## REQUIRED TASK
Return the line containing "obj.matrix_world = Matrix.Identity(4)", the line containing "default=linear(hex_colour))", and every line between them, exactly as they stand. Output nothing else.

## DATA BLOCK
□ □ □ □ □

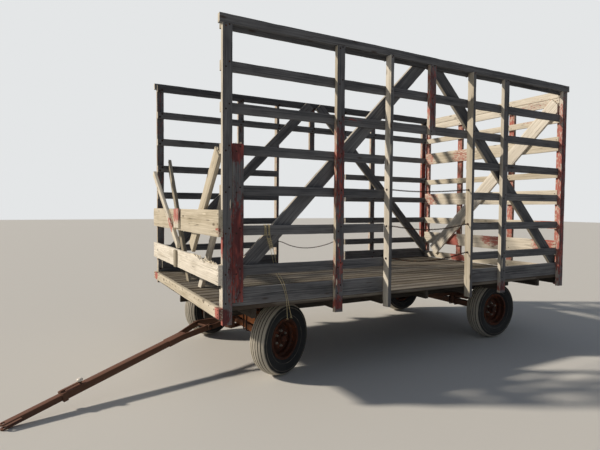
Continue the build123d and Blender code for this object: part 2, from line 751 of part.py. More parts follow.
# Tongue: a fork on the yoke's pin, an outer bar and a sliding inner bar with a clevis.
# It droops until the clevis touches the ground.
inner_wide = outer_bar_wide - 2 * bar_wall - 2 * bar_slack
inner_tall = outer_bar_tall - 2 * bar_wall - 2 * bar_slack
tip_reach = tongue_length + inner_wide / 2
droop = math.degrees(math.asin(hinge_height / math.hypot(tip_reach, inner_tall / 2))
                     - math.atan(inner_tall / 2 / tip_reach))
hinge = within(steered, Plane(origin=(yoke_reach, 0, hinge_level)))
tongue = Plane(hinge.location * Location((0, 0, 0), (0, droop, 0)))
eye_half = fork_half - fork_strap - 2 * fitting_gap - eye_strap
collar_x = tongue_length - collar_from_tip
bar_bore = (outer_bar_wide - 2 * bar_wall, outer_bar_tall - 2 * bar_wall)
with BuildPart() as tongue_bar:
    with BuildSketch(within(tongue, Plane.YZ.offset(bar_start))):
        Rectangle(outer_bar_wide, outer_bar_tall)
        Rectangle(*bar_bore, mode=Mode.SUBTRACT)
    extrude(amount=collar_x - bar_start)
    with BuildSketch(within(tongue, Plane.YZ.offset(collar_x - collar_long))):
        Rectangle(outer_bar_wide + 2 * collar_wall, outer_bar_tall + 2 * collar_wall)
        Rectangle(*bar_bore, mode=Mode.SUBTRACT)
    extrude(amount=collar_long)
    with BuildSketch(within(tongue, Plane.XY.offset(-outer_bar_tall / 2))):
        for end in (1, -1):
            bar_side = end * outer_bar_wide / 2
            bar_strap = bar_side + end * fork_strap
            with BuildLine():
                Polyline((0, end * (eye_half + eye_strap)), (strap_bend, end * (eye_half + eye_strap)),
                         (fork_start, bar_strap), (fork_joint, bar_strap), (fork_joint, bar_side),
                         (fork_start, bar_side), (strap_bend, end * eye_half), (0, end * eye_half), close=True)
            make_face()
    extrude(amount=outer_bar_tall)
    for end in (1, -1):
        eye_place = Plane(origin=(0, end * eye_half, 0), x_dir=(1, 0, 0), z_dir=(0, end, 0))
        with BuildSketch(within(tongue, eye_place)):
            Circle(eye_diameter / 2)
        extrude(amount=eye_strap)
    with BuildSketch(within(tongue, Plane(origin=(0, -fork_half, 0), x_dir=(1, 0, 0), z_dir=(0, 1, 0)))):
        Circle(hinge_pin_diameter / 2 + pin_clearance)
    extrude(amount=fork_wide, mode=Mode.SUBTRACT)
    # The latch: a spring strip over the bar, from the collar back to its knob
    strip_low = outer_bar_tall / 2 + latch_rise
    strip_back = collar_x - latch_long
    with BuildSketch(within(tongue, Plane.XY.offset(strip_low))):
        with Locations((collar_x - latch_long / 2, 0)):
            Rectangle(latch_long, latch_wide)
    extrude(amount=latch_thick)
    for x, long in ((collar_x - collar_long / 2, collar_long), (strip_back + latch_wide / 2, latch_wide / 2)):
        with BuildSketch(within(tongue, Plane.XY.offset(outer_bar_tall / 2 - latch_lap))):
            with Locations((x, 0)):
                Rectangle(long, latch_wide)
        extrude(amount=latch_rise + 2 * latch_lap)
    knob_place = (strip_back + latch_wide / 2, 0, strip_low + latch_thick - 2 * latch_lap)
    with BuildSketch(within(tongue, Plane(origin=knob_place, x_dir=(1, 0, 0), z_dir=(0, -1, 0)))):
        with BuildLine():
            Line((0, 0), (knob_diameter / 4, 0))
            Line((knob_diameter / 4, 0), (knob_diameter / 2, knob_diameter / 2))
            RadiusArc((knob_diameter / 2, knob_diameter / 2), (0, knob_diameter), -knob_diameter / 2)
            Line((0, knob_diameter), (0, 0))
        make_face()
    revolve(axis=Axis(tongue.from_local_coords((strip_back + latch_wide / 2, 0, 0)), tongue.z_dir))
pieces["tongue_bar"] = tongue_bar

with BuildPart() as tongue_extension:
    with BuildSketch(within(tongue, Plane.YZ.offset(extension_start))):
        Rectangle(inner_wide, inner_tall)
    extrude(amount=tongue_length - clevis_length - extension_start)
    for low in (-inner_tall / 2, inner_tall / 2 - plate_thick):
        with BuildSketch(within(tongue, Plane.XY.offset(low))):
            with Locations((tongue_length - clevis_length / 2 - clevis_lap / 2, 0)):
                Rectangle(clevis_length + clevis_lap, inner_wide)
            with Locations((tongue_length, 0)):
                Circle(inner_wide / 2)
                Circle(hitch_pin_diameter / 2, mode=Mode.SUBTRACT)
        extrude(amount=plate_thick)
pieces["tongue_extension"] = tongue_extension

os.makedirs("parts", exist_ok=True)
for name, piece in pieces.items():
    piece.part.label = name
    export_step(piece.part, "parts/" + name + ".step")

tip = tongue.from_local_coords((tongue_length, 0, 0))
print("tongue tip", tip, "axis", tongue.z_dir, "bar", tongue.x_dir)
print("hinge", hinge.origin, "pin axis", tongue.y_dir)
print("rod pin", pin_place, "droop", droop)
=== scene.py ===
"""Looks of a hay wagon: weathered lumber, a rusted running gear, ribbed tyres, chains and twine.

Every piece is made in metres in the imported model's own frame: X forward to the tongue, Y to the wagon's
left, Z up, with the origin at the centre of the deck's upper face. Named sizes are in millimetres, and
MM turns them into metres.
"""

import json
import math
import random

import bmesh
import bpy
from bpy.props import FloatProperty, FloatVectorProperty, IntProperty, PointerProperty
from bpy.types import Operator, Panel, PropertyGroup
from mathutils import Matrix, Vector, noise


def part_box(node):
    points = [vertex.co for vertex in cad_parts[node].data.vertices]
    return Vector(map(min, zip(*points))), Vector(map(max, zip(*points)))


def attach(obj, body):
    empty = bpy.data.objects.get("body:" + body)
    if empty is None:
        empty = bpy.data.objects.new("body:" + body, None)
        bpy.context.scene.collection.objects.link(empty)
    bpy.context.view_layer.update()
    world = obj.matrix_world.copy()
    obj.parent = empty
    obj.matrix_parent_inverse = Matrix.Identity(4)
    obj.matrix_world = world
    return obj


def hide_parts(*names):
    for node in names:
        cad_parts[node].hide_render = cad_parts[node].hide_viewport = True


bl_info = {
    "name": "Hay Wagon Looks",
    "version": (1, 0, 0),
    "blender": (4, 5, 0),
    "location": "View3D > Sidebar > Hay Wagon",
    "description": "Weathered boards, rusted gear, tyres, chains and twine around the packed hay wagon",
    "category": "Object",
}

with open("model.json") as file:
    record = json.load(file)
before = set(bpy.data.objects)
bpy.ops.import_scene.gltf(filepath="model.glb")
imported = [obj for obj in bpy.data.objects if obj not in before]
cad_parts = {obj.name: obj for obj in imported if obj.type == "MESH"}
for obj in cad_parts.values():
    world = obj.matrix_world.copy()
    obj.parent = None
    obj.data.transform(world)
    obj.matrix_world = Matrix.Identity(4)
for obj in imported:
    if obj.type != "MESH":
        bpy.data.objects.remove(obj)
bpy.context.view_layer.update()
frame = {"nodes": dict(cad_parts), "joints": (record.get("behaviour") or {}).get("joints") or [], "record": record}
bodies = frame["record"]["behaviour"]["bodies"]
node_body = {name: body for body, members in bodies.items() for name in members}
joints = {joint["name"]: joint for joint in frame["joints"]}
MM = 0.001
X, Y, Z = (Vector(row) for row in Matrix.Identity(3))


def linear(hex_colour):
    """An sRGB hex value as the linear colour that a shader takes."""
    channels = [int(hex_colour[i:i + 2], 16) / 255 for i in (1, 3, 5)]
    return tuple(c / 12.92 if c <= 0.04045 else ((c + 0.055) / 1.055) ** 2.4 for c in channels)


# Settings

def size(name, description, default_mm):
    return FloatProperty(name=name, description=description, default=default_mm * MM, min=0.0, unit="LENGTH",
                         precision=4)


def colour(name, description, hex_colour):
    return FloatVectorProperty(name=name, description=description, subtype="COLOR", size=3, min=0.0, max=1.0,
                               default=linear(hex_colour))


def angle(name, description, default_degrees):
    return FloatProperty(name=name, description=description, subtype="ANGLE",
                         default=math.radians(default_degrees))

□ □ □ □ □

## RESULT OF THIS TASK
    obj.matrix_world = Matrix.Identity(4)
for obj in imported:
    if obj.type != "MESH":
        bpy.data.objects.remove(obj)
bpy.context.view_layer.update()
frame = {"nodes": dict(cad_parts), "joints": (record.get("behaviour") or {}).get("joints") or [], "record": record}
bodies = frame["record"]["behaviour"]["bodies"]
node_body = {name: body for body, members in bodies.items() for name in members}
joints = {joint["name"]: joint for joint in frame["joints"]}
MM = 0.001
X, Y, Z = (Vector(row) for row in Matrix.Identity(3))


def linear(hex_colour):
    """An sRGB hex value as the linear colour that a shader takes."""
    channels = [int(hex_colour[i:i + 2], 16) / 255 for i in (1, 3, 5)]
    return tuple(c / 12.92 if c <= 0.04045 else ((c + 0.055) / 1.055) ** 2.4 for c in channels)


# Settings

def size(name, description, default_mm):
    return FloatProperty(name=name, description=description, default=default_mm * MM, min=0.0, unit="LENGTH",
                         precision=4)


def colour(name, description, hex_colour):
    return FloatVectorProperty(name=name, description=description, subtype="COLOR", size=3, min=0.0, max=1.0,
                               default=linear(hex_colour))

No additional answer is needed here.